▶ [DATA FOR THIS TASK]:
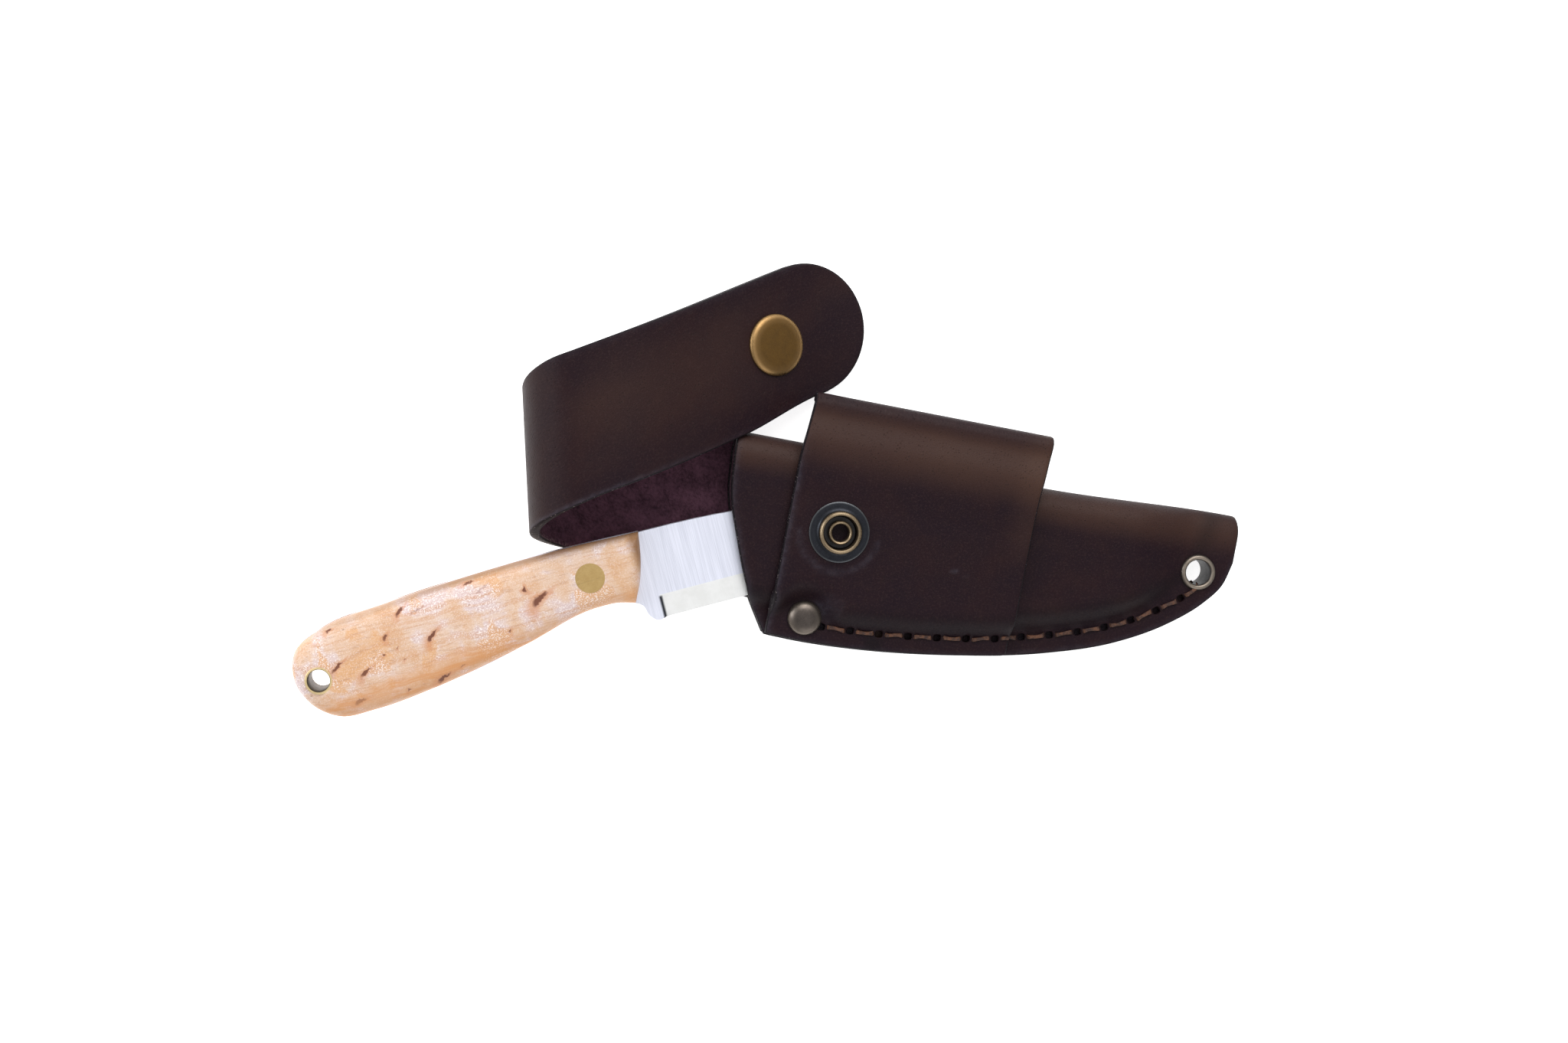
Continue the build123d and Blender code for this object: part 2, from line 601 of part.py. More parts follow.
with BuildPart() as blade:
    for side in (1, -1):
        with BuildSketch(KNIFE):
            add(ground_face(0))
        with BuildSketch(KNIFE.offset(side * HALF_BLADE)):
            add(ground_face(BEVEL_W))
        loft(ruled=True)
    with BuildSketch(KNIFE.offset(-HALF_BLADE)):
        with BuildLine():
            choil = Spline((HEEL_X, EDGE_Y), (1.9, -13.4), (-0.4, -11.2), (-4.5, -7.0),
                           tangents=[(-1, -0.2), (-1, 0.4)])
            heel = Line(choil @ 1, (-10, -5))
            inside = Line(heel @ 1, (-10, 8))
            back = Line(inside @ 1, (0, 9.2))
            top = Line(back @ 1, (HEEL_X, 9.2))
            Line(top @ 1, choil @ 0)
        make_face()
    extrude(amount=BLADE_T)
    with BuildSketch(KNIFE.offset(-HALF_BLADE)):
        add(handle_face())
    extrude(amount=BLADE_T)
    with Locations(KNIFE.offset(-10)):
        with Locations(BOLT_AT):
            Cylinder(BOLT_SLEEVE_R + FIT, 50, mode=Mode.SUBTRACT)
        with Locations(TUBE_AT):
            Cylinder(TUBE_R + FIT, 50, mode=Mode.SUBTRACT)
blade.part.label = "blade"
export_step(blade.part, "parts/blade.step")

for side, name in ((1, "scale_front"), (-1, "scale_back")):
    with BuildPart() as scale_part:
        for height, inset in SCALE_CROWN:
            with BuildSketch(KNIFE.offset(side * (HALF_BLADE + height * SCALE_T))):
                add(handle_face(inset))
        loft(ruled=True)
        with Locations(KNIFE):
            with Locations(BOLT_AT):
                Cylinder(BOLT_SLEEVE_R + FIT, 50, mode=Mode.SUBTRACT)
            with Locations(TUBE_AT):
                Cylinder(TUBE_R + FIT, 50, mode=Mode.SUBTRACT)
            with Locations((*BOLT_AT, side * (HALF_HANDLE + 5))):
                Cylinder(BOLT_HEAD_R + FIT, 2 * (BOLT_HEAD_T + 5), mode=Mode.SUBTRACT)
    scale_part.part.label = name
    export_step(scale_part.part, "parts/" + name + ".step")

HEAD_SEAT = HALF_HANDLE - BOLT_HEAD_T
with BuildPart() as bolt_male:
    with BuildSketch(KNIFE.offset(HEAD_SEAT)):
        with Locations(BOLT_AT):
            Circle(BOLT_HEAD_R)
    extrude(amount=BOLT_HEAD_T)
    with BuildSketch(KNIFE.offset(-HEAD_SEAT)):
        with Locations(BOLT_AT):
            Circle(BOLT_SHANK_R)
    extrude(amount=2 * HEAD_SEAT)
bolt_male.part.label = "bolt_male"
export_step(bolt_male.part, "parts/bolt_male.step")

with BuildPart() as bolt_female:
    with BuildSketch(KNIFE.offset(-HEAD_SEAT)):
        with Locations(BOLT_AT):
            Circle(BOLT_HEAD_R)
    extrude(amount=-BOLT_HEAD_T)
    with BuildSketch(KNIFE.offset(-HEAD_SEAT)):
        with Locations(BOLT_AT):
            Circle(BOLT_SLEEVE_R)
            Circle(BOLT_SHANK_R + FIT, mode=Mode.SUBTRACT)
    extrude(amount=2 * HEAD_SEAT - 0.1)
bolt_female.part.label = "bolt_female"
export_step(bolt_female.part, "parts/bolt_female.step")

with BuildPart() as lanyard_tube:
    with BuildSketch(KNIFE.offset(-HALF_HANDLE)):
        with Locations(TUBE_AT):
            Circle(TUBE_R)
            Circle(TUBE_BORE_R, mode=Mode.SUBTRACT)
    extrude(amount=2 * HALF_HANDLE)
lanyard_tube.part.label = "lanyard_tube"
export_step(lanyard_tube.part, "parts/lanyard_tube.step")
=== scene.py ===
"""Small whittling knife half drawn from its leather belt sheath: meshes, finishes, light and camera."""

import logging
import math
from dataclasses import dataclass, field
from enum import Enum
from typing import Sequence

import bmesh
import bpy
from mathutils import Matrix, Vector, noise


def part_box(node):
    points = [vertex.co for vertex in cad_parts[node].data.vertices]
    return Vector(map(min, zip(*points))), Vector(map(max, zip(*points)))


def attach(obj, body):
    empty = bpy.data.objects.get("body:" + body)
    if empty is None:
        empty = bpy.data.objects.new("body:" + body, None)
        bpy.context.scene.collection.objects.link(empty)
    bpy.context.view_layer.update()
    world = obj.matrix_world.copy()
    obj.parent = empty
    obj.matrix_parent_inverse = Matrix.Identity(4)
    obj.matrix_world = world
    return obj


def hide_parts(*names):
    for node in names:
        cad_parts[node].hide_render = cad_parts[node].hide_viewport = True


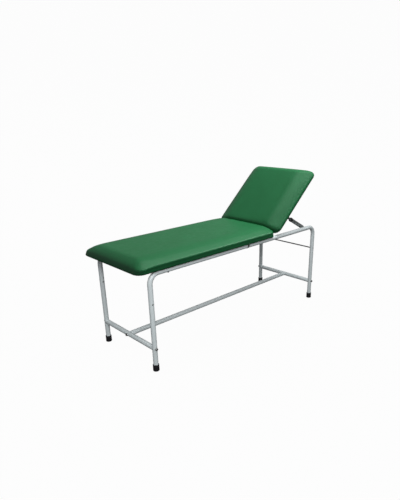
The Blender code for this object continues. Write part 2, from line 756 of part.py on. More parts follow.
def strut_bracket(side, finish, back_pivot):
    """A channel screwed under the backrest board, with a slot in each cheek for the cross pin."""
    y = SIDES[side] * STRUT_Y
    top = BOARD_Z - HINGE_Z - GAP
    x0 = STRUT_ARM - SLOT_TOWARDS_HINGE - STRUT_PIN_R - SLOT_MARGIN
    x1 = STRUT_ARM + SLOT_TOWARDS_TOP + STRUT_PIN_R + SLOT_MARGIN
    bottom = -STRUT_DROP - SLOT_HALF_WIDTH - SLOT_MARGIN
    outer_half = BRACKET_INNER_HALF + BRACKET_THICKNESS
    outline = rectangle(x0, x1, bottom, top)
    bracket = prism(f"strut_bracket_{side}", outline, outer_half, finish, back_pivot, y)
    edge = CUT_MARGIN
    inside = rectangle(x0 - edge, x1 + edge, bottom - edge, top - BRACKET_THICKNESS)
    hollow = prism(f"cut_channel_{side}", inside, BRACKET_INNER_HALF, None, back_pivot, y)
    arc = SLOT_HALF_WIDTH
    first = STRUT_ARM - SLOT_TOWARDS_HINGE - STRUT_PIN_R + arc
    last = STRUT_ARM + SLOT_TOWARDS_TOP + STRUT_PIN_R - arc
    slot = slot_outline(first, last, -STRUT_DROP, arc)
    slots = prism(f"cut_slot_{side}", slot, 2 * outer_half, None, back_pivot, y)
    cut(bracket, hollow, slots)


# -------------------------------------------------------------------------------------- assembly


def make_finishes():
    return {
        "paint": material("pale grey painted steel", (0.46, 0.53, 0.55), 0.35),
        "vinyl": material("green vinyl", (0.045, 0.190, 0.085), 0.45),
        "wood": material("plywood", (0.30, 0.16, 0.08), 0.70),
        "foam": material("foam", (0.80, 0.72, 0.50), 0.90),
        "zinc": material("zinc plated steel", (0.45, 0.46, 0.47), 0.35, 1.0),
        "dark": material("dark lacquered steel", (0.060, 0.050, 0.045), 0.40),
        "steel": material("ground steel", (0.22, 0.23, 0.23), 0.40, 1.0),
        "black": material("black plastic", (0.010, 0.010, 0.011), 0.45),
        "rubber": material("black rubber", (0.012, 0.010, 0.015), 0.65),
    }


def build():
    clear_scene()
    finishes = make_finishes()
    paint, zinc, steel = finishes["paint"], finishes["zinc"], finishes["steel"]

    for end, x in ENDS.items():
        crossbar(end, paint)
        stretcher_fastening(end, zinc, steel)
        for side, sign in SIDES.items():
            rubber_ferrule(f"{end}_{side}", x, sign * LEG_Y, finishes["rubber"])
            leg_fastening(end, side, zinc, steel)
    centre_stretcher(paint)
    paper_roll_rod(steel)

    rails = {side: rail_shape(side) for side in SIDES}
    for side in SIDES:
        side_frame(side, paint)
        strut_stud(side, rails[side], finishes)
    cross_member("rail_tie_foot", FOOT_X + RAIL_TIE_FROM_FOOT, RAIL_Z, paint, rails.values())
    cross_member("rail_tie_hinge", HINGE_X - RAIL_TIE_FROM_HINGE, RAIL_Z, paint, rails.values())

    seat(finishes)
    seat_pivot = pivot("seat_hinge_axis", (HINGE_X, 0, HINGE_Z), 0)
    back_pivot = pivot("backrest_hinge_axis", (HINGE_X, 0, HINGE_Z), BACKREST_REST_DEG)
    back_span = (BACKREST_START, BACKREST_END)
    pad("backrest", back_span, BACKREST_SIDE_HEIGHT, PAD_Z - HINGE_Z, finishes, back_pivot)
    for side in SIDES:
        butt_hinge(side, zinc, seat_pivot, back_pivot)
        strut_bracket(side, zinc, back_pivot)
        strut(side, finishes)


build()
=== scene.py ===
"""Looks for the two-section examination couch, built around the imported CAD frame.

Metres, +Z up, foot end at -X, head end at +X, near side at -Y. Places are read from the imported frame.
"""

import json
import math

import bmesh
import bpy
import numpy as np
from mathutils import Matrix, Vector


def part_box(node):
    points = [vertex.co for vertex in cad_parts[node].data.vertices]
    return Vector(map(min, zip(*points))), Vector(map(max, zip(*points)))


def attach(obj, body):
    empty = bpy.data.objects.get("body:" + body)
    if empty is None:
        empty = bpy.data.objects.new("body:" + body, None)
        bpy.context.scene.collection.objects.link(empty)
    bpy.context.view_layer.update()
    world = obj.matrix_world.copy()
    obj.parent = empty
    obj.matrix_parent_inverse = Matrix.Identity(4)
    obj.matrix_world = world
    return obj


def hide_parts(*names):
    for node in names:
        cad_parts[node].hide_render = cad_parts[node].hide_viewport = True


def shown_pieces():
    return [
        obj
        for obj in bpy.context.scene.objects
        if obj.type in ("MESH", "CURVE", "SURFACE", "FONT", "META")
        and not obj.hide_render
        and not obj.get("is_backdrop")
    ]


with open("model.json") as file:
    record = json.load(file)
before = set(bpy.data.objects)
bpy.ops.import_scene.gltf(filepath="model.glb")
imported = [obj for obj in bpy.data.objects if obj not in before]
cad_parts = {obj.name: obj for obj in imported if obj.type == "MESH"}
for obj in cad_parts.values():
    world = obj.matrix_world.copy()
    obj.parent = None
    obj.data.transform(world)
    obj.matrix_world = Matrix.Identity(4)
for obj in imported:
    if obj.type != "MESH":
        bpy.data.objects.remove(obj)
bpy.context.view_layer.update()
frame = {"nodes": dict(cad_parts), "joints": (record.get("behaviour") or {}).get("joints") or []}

SIDES = {"near": -1, "far": 1}
ENDS = ("foot", "head")
ROUND = 48
SMALL_ROUND = 36
FIT = 0.0003

# ------------------------------------------------------------------ places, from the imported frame


def joint(name):
    return next(j for j in frame["joints"] if j["name"] == name)


def middle(node):
    low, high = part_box(node)
    return (low + high) / 2


def size(node):
    low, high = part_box(node)
    return high - low


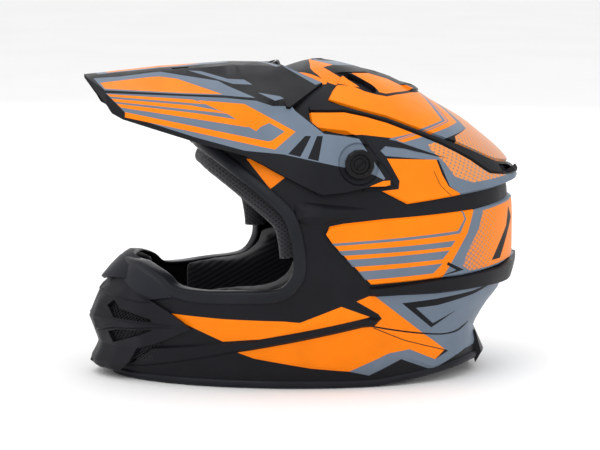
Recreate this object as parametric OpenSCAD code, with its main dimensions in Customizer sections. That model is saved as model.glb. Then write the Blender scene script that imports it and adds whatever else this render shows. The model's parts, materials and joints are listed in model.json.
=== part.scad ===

▶ [WHAT YOU SHOULD DO]: Retype, word for word, every line from the line with "The Blender code" to the line with "paint, zinc, steel", inclusive. Add nothing.

▶ [RESULT OF THE TASK]:
The Blender code for this object continues. Write part 2, from line 756 of part.py on. More parts follow.
def strut_bracket(side, finish, back_pivot):
    """A channel screwed under the backrest board, with a slot in each cheek for the cross pin."""
    y = SIDES[side] * STRUT_Y
    top = BOARD_Z - HINGE_Z - GAP
    x0 = STRUT_ARM - SLOT_TOWARDS_HINGE - STRUT_PIN_R - SLOT_MARGIN
    x1 = STRUT_ARM + SLOT_TOWARDS_TOP + STRUT_PIN_R + SLOT_MARGIN
    bottom = -STRUT_DROP - SLOT_HALF_WIDTH - SLOT_MARGIN
    outer_half = BRACKET_INNER_HALF + BRACKET_THICKNESS
    outline = rectangle(x0, x1, bottom, top)
    bracket = prism(f"strut_bracket_{side}", outline, outer_half, finish, back_pivot, y)
    edge = CUT_MARGIN
    inside = rectangle(x0 - edge, x1 + edge, bottom - edge, top - BRACKET_THICKNESS)
    hollow = prism(f"cut_channel_{side}", inside, BRACKET_INNER_HALF, None, back_pivot, y)
    arc = SLOT_HALF_WIDTH
    first = STRUT_ARM - SLOT_TOWARDS_HINGE - STRUT_PIN_R + arc
    last = STRUT_ARM + SLOT_TOWARDS_TOP + STRUT_PIN_R - arc
    slot = slot_outline(first, last, -STRUT_DROP, arc)
    slots = prism(f"cut_slot_{side}", slot, 2 * outer_half, None, back_pivot, y)
    cut(bracket, hollow, slots)


# -------------------------------------------------------------------------------------- assembly


def make_finishes():
    return {
        "paint": material("pale grey painted steel", (0.46, 0.53, 0.55), 0.35),
        "vinyl": material("green vinyl", (0.045, 0.190, 0.085), 0.45),
        "wood": material("plywood", (0.30, 0.16, 0.08), 0.70),
        "foam": material("foam", (0.80, 0.72, 0.50), 0.90),
        "zinc": material("zinc plated steel", (0.45, 0.46, 0.47), 0.35, 1.0),
        "dark": material("dark lacquered steel", (0.060, 0.050, 0.045), 0.40),
        "steel": material("ground steel", (0.22, 0.23, 0.23), 0.40, 1.0),
        "black": material("black plastic", (0.010, 0.010, 0.011), 0.45),
        "rubber": material("black rubber", (0.012, 0.010, 0.015), 0.65),
    }


def build():
    clear_scene()
    finishes = make_finishes()
    paint, zinc, steel = finishes["paint"], finishes["zinc"], finishes["steel"]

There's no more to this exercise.